So recently I went to a Canadian short film line up at a famous Canadian festival. The films were hit or miss, some were fantastic, others were questionable, however I have yet to attend any festival where every short film in a lineup is a home-run. But I digress. What concerns me, or rather made me spit fire was the fact that there were only two people of color, (ok three if you count the Spanish dude having sex) on screen that evening. And all of these people of color were minor characters, in probably a total of twenty characters that graced the screen that night.
One particular film stared Sarah Gadon, whose face is recognizable from many films but most recently from Sarah Polly’s series ‘Alias Grace’. Sarah is arguably one of the best young Canadian actresses around and very deserving of the roles she has been crafting over the years. But it reminded me of an article I read recently where the writer explained how actors of color are only now being given the chance to carry films as leads, and as a result, it is unfair to weigh their performances as equally as someone who has been manicured to be a ‘lead’ their entire lives.
You see, in the same lineup was a film which follows two little girls who compete in their attempt at saving the life of a wounded bunny. Both lead girls were white - in an all white cast of five. Did these two girls do a good job in the film? Sure. They were fine. But it goes to show that from an early age, we cast white children to play lead roles. They are groomed to become the next Sarah Gadon. Could one of the characters in this short film have been a young girl of visible ethnicity without compromising the story? Yes.
And it made me question why this line up of films was considered ‘Canadian’? The Canada I know and have lived in my entire life looks very different then what was presented on screen that night.

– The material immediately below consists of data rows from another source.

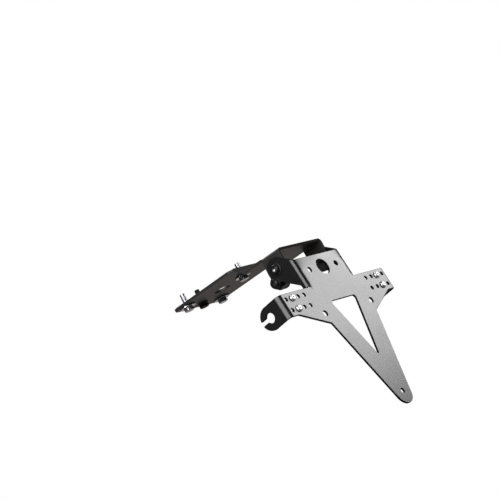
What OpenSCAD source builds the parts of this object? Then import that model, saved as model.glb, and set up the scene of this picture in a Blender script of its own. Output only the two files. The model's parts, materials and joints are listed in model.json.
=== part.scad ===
// Tail tidy: a folded carrier that bolts up under a tail, and a tilting number plate holder.
// Millimetres. X is to the right seen from behind, Y runs to the front of the bike, Z is up.
// The origin is on top of the carrier's front plate, midway between its two side screws.

/* [Holder face] */
// Height of the face from the tip to the top edge
face_h = 180; // [170:1:200]
// Thickness of the holder sheet
sheet_t = 2.5; // [2:0.5:3]
// Width of the block over its bent cheeks
block_w = 81.6; // [80:0.2:86]
// Height of the block above the wings
block_h = 33; // [30:0.5:36]
// Inner radius of the bend from the block to a cheek
cheek_bend = 1; // [0.5:0.25:2]
// Width over the two ears
wing_span = 188.5; // [183:0.5:195]
// Height of a wing at its ear
wing_h = 25.5; // [24:0.5:28]
// Inner radius of the bend from a wing to its ear
ear_bend = 3.5; // [2:0.25:4]
// Level part of the wing's lower edge, measured from the bend
wing_level = 8.5; // [5:0.5:12]
// Half width of the face where the wing's lower edge meets the leg
shoulder_x = 40; // [38:0.5:44]
// Drop of the wing's lower edge from the ear to the leg
shoulder_drop = 18; // [14:0.5:22]
// Radius of the round tip
tip_r = 12.5; // [11:0.5:14]
// Gap of the relief cuts beside the ends of the bends
relief = 1; // [0.6:0.1:1.5]

/* [Cut-outs and holes in the face] */
// Distance of the triangle's top edge below the top of the face
tri_top = 53.8; // [52:0.2:58]
// Half width of the triangle at its top edge, before the corners are rounded
tri_half = 22; // [18:0.5:23]
// Height of the triangle, before the corners are rounded
tri_h = 70; // [60:1:72]
// Radius of the triangle's upper corners
tri_corner = 3; // [1.5:0.25:4]
// Radius of the triangle's lower corner
tri_apex = 1.2; // [0.6:0.2:2]
// Diameter of the hole for the plate light's cable
light_hole = 18; // [12:0.5:20]
// Distance of the light's three holes below the top of the face
light_drop = 15; // [13:0.5:18]
// Diameter of the light's two screw holes
light_screw_hole = 6; // [4:0.1:7]
// Distance between the light's two screw holes
light_pitch = 46.4; // [40:0.2:54]
// Diameter of the wing holes
wing_hole = 4.5; // [4.4:0.1:6]
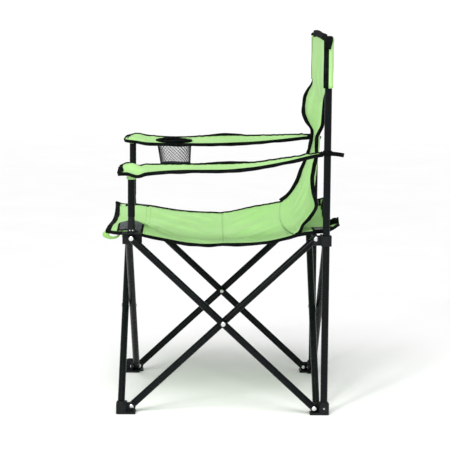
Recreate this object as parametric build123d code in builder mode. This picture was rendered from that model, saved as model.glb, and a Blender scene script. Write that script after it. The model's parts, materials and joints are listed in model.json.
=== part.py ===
from build123d import *
from math import asin, cos, degrees, hypot, radians, sin
import os

# Folding camp chair. It stands on Z = 0, faces -Y, and its sitter's left is +X.
# Four scissor pairs of steel tube join four moulded feet to four moulded brackets.

# ---- driving dimensions, in millimetres ----
tube_radius = 8.0
tube_wall = 1.0
half_span = 204.5         # from the centre to each pivot, along a side
side_plane = 219.5        # from the centre to the plane between a pair's two tubes
post_offset = 226.5       # rear posts, from the centre along X and Y
low_pivot = 14.5          # height of the pivots in the feet
high_pivot = 395.5        # height of the pivots in the brackets
tube_gap = 0.5            # each tube's clearance from the plane between a pair
ear_thickness = 5.0
ear_radius = 9.8
block_half = 11.5         # half the width of the moulded blocks round the posts
block_corner = 5.0
rivet_radius = 2.5
rivet_head = 5.2
rivet_tail = 4.2
rivet_dome = 2.0
running_gap = 0.05        # rivet shanks in the tubes that turn on them
pin_radius = 2.0          # the hollow pins that hold the rear posts in their feet
pin_bore = 1.2

foot_height = 24.0
foot_collar = 28.0
sole_thickness = 5.0
sole_corner = 3.5
sole_edge = 1.5
socket_floor = 4.0
counterbore_depth = 1.2
collar_lip = 0.5
collar_taper = 12.0       # degrees

rear_post_top = 838.0
rear_bracket_low = 381.0
rear_bracket_high = 403.5
bracket_corner = 2.0
slide_gap = 0.3           # round the post, in the brackets that slide on it

neck_x = side_plane + 0.5
front_bracket_inner = 181.0
flange_low = 404.5
flange_high = 407.0
neck_top = 443.0
neck_radius_low = 9.0
neck_radius_high = 7.2
spigot_length = 27.0
neck_pin_radius = 1.3
neck_pin_offset = 3.3     # each of the two pins from the neck's centre line, along the side
neck_pin_height = flange_high + 6
arm_post_top = {"left": 555.0, "right": 577.0}
cap_height = 3.0

fabric = 3.0              # thickness of the plain solids that hold the fabric's place
seat_edge = 205.0         # half the width of the seat and of the lower back
back_edge = 215.8         # half the width of the upper back, between its sleeves
back_split = 560.0        # height of the seam across the back
sleeve_low = 729.0
sleeve_high = 835.0
wrap_gap = 0.6            # fabric wraps, clear of the tube they go round
wrap_thickness = 1.8
strap_low = 581.0         # the strap that ties each arm rest to its rear post
strap_width = 11.0
strap_tail = {"left": 35.5, "right": 15.0}
notch_gap = 1.5           # fabric cut back round a neck
patch_inset = 46.0        # corner patches, in from the seat's side
patch_thickness = 1.0
patch_lift = 2.0
loop_width = 25.0         # webbing loops under the seat's front corners
loop_half_length = {"left": 20.0, "right": 16.0}
loop_half_height = {"left": 11.0, "right": 7.0}
loop_thickness = 1.6
loop_tilt = 8.0           # degrees
loop_x = 180.0
loop_y = {"left": -252.0, "right": -248.0}
loop_z = 396.0
arm_pocket_low = {"left": 526.0, "right": 571.0}
arm_inner = 176.0
arm_outer = 280.0
cup_centre = (-228.0, -120.0)
cup_radius = 45.0
cup_bottom = 518.0
cup_ring_low = 571.0
cup_ring_height = 11.0
cup_ring_width = 6.0
cup_ring_edge = 2.0
net_top_inset = 3.0       # the net's rim and its floor, in from the ring's outside
net_floor_inset = 10.0
cup_gap = 0.3             # round the ring, in the arm rest

tube_length = hypot(high_pivot - low_pivot, 2 * half_span)
mid_pivot = (low_pivot + high_pivot) / 2
block_edge = post_offset + block_half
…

Having spent time working in both the America and Canada, this illustration of Canadian filmmaking is unsettling. As Canadians we pat ourselves on the back for being open minded and inclusive and in many ways we are. But in America, despite the laundry list of social problems, there is space for people to say - Me Too. Let’s be honest, America is a racist, misogynistic country — but it’s a country where the loudest wins. And where media is realizing the need for inclusion in their stories, the need to melt the pot a little bit more.
But I don’t see this taking place in Canada. The Canada represented on television and in film, particularly in film, seems to be a place where the white person’s (usually the white man’s) story is told. So much so that we don’t even question the very fact that there are no people of color on screen in a Canadian short film lineup. There are great steps being taken for Indigenous stories being made, but there is an uncomfortable segregation in our story telling culture. Canadian Europids tell theirs, the Quebecois tell theirs, more and more Indigenous people are telling theirs and every so often we get a sprinkling of films by and about other races. But no one mixes. In many ways our filmmaking and story telling mentality is far more out of touch than our country’s political and social perspectives. Or is it? Perhaps our story telling is shining a light on a real truth that most Canadians are too polite to express outwardly.
In my mind, the only solution is nurturing more visible minorities behind the scenes, who make and finance content. Hopefully in another decade or two we won’t be applauding ourselves for another beautiful movie about indigenous people that is the buzz of the festival circuit. Because by that point it will be a non-issue. The norm will be the myriad of color we see on screen, not supporting the white man’s story, but rather coming together to tell the human story.
I think the goal should be that we all turn beige.